Worah: Sure. So, for one thing, even though I think tactically or temporarily TIPS are overpriced right now, they certainly have a part in anyone's inflation-hedging portfolio, because you could get surprises, you could get supply shocks coming out of the Middle East, oil prices going up, and then TIPS will certainly be the hedge that protect you against higher inflation.
That said, certain sectors of the TIPS market, like the five-year sector we talked about, are overpriced. Five-year TIPS today give you inflation minus 50 basis points. The real rate on five-year TIPS is negative 50 basis points. So, you're guaranteed to get inflation minus 50.
That said there is still value in sectors of the TIPS markets. One sector that I will touched upon very briefly is 30-year TIPS. 30-year TIPS return you inflation plus about 2%. We think those are appropriately priced.
Moving, and like you said, based on the very near-term inflation outlook, another very attractive set of the TIPS market is the very front-end; six-month TIPS, one-year TIPS. For the first three months of 2011, we are going to get about 2% of inflation non-annualized. In January, February, and March we're going to get two percentage points of inflation. If you annualize that, that's 8% inflation rate annualized.
Now I don't expect 8% in 2011, but that said, the fact is the first three months of 2011 are going to generate two percentage points of inflation. And TIPS, as you know, their value goes up one-for-one with inflation. So, you buy TIPS for $100, and after three months they'll be worth $102, because you'll accrue these two percentage points of inflation.
So where we're investing a lot of our clients' assets in our TIPS portfolios is at the very front-end of the TIPS curve, in the six-month securities and the one-year securities. The reason for that is you pick up all of this inflation accrual, moreover you're basically insured against a Fed hike. We think the Fed is very unlikely to hike in 2011.
Although the direction of Fed policy moves is undoubtedly higher--starting from zero, there's only one way they can go, we don't think they're going to move for 2011 for the next six to nine months. So, parking your cash in the very front end of the TIPS curve, in the six-month TIPS and the nine-month TIPS, is a very attractive way to earn this high inflation accrual and yet be protected against perceptions of Fed hikes.

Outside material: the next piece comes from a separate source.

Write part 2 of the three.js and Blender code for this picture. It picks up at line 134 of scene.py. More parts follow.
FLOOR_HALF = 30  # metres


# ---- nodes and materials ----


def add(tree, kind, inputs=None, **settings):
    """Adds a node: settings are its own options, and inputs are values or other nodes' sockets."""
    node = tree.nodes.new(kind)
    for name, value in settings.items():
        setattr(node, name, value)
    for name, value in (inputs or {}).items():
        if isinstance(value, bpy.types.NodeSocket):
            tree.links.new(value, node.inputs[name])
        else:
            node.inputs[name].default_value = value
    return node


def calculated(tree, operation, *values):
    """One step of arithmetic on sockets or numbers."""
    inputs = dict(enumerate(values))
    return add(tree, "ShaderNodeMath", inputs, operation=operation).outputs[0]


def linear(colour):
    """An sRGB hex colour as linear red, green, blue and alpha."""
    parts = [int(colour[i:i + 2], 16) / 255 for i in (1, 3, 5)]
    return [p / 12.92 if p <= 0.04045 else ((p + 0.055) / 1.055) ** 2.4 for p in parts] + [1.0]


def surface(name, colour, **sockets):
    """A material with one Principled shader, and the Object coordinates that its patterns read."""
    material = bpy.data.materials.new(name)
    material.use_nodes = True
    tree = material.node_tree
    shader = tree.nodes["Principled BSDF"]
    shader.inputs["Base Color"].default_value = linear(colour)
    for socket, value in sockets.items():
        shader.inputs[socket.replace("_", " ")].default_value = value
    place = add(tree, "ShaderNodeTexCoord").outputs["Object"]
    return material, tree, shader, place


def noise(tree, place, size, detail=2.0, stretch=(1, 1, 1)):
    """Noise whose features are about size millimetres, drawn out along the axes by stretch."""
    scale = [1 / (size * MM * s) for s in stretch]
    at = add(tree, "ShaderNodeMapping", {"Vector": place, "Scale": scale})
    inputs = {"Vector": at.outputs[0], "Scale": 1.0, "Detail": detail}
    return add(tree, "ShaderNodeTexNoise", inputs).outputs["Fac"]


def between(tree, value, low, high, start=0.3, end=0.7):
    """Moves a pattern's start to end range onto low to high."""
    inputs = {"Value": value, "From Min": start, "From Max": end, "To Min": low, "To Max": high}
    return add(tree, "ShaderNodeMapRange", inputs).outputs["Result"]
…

Jacobson: So, if I understand correctly then, the overall rate sensitivity of the portfolio is a bit short compared with the benchmarks that you're used to, right?

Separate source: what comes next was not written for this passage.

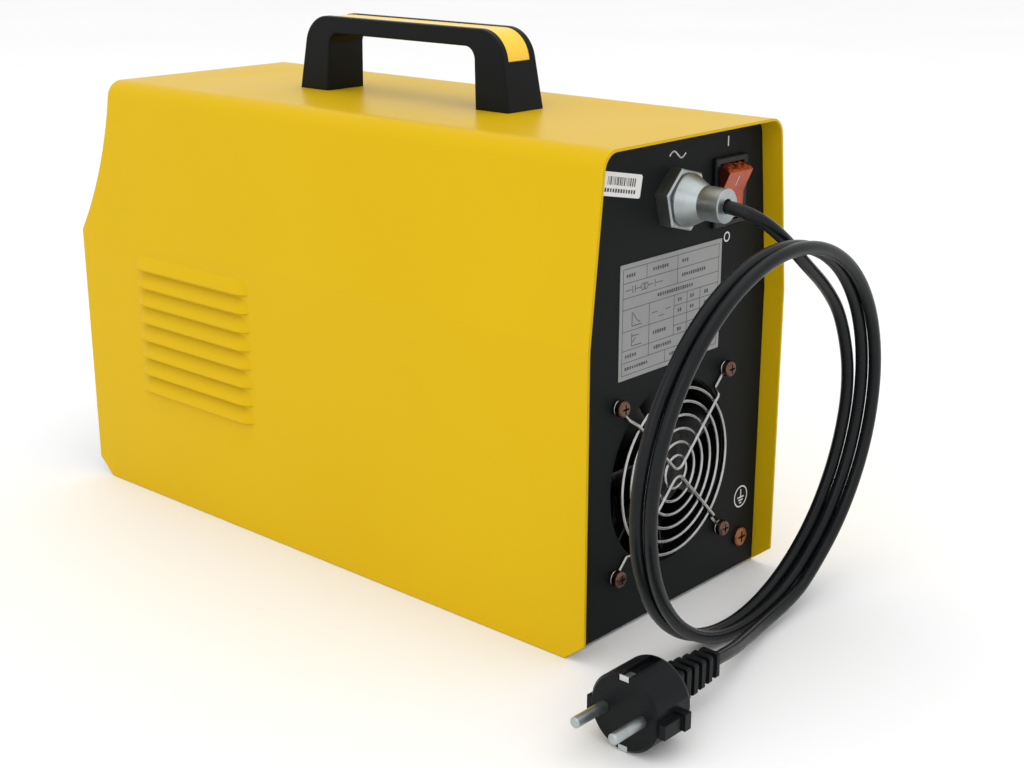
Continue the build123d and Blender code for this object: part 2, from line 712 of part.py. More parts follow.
KNOB_R = 16.0
KNOB_FLUTES = 24
with BuildPart() as current_knob:
    with BuildSketch(CONTROL.offset(0.6)):
        with Locations((0, KNOB_UP)):
            Circle(KNOB_R)
    extrude(amount=3)
    with BuildSketch(CONTROL.offset(3.6)):
        with Locations((0, KNOB_UP)):
            Circle(KNOB_R - 2)
            with PolarLocations(KNOB_R - 1.6, KNOB_FLUTES):
                Circle(0.9, mode=Mode.SUBTRACT)
    extrude(amount=11)
    with BuildSketch(CONTROL.offset(14.1)):
        with Locations((0, KNOB_UP + 7)):
            Rectangle(1.4, 10)
    extrude(amount=1.0, mode=Mode.SUBTRACT)
    with BuildSketch(CONTROL.offset(0.5)):
        with Locations((0, KNOB_UP)):
            Circle(9.0)
    extrude(amount=7.0, mode=Mode.SUBTRACT)
    with BuildSketch(CONTROL.offset(0.5)):
        with Locations((0, KNOB_UP)):
            Circle(SHAFT_KNOB_R)
    extrude(amount=12.0, mode=Mode.SUBTRACT)
save(current_knob.part, "current_knob")

with BuildPart() as knob_shaft:
    with BuildSketch(CONTROL.offset(-PANEL - 7.5)):
        with Locations((0, KNOB_UP)):
            Circle(SHAFT_KNOB_R)
    extrude(amount=PANEL + 7.5 + 12.4)
save(knob_shaft.part, "knob_shaft")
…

Worah: Correct. So, we are underweight TIPS. So, our rate sensitivity is short to the extent that we expect that interest rates are likely to rise, whether it's the Fed hiking rates sometime in 2012 or the market anticipating a higher neutral five and 10-year rate given our growth expectations, or the market forcing a higher rate on U.S. Treasuries based on a long-term fiscal deficit.
For all of these reasons, we expect interest rates to be rising throughout 2011 and 2012, and we've positioned the portfolio to not get hurt by higher interest rates by being underweight or short duration relative to a passive TIPS benchmark.
Jacobson: So, just for the benefit of our Morningstar clients and viewers who are not as comfortable with TIPS as maybe they'd like to be, and putting into context, of course, the fact of what you just said, which is that you're working pretty hard to insulate the portfolio from that sort of rising yield concern.
Can you help paint a little bit of a picture for us as to why, let's just say for the sake of argument, you were talking about a benchmark-like portfolio, why that kind of portfolio of TIPS in particular, would have risk insensitivity to rising yields--and I say that, of course, in the context of a lot of people mistakenly thinking that inflation protection means protection from rising yields, which it doesn't?
Worah: Right. So, that's a great point. So, TIPS although they give you inflation protection, TIPS prices and TIPS valuations depend on two factors. One is the inflation, and we've talked about as inflation rises, the value of TIPS rises one-for-one with inflation. So, you buy TIPS for $100, inflation is 3%; your TIPS are worth $103. But the second factor that goes into TIPS valuation is that they are fixed-income bonds at the end of the day. This is real interest rate aspect of TIPS.
Today, the real interest rate on five-year TIPS is negative 50 basis points. To the extent that one-year from today, you find that the five-year real interest rate in the U.S. is positive 50 basis points, you'll have taken a loss of about three percentage points. So it will cancel out all of your inflation accrual.
So what that says is, in an era of rising interest rates and rising inflation, TIPS are certainly a better security to have than almost any other fixed-income asset, because the rising inflation--the rising value due to rising inflation will cancel out some of the drop in value due to rising interest rates. But that said, we must remember that there are two factors that affect TIPS pricing--not just inflation, interest also go into valuations, and rising interest rates lead to lower prices for TIPS.
Jacobson: Just to put that another way, I think it sounds like it's fair to say the way you're describing it that even if yields rise over a period of time, the idea is you've got that inflation protection over that time period kind of catching up, even though you might have a lot of volatility in between with rates bouncing around and going up. The idea being, though, that if inflation is really pushing itself up far enough that will eventually cancel out some of that risk.
Worah: That will cancel out some of that risk, and for that reason in the fund, in particular or at PIMCO in general, out of all fixed-income securities, we certainly like TIPS the best, because at least they have the inflation-accrual component of it, which guarantees you that rising interest rates alone will not negate or will not completely erode the value of your investment. Rising inflation can negate some of that.
Jacobson: Great. Thank you so much. We appreciate you taking the time and talk with us.
Worah: Thanks, Eric always a pleasure to talk to you.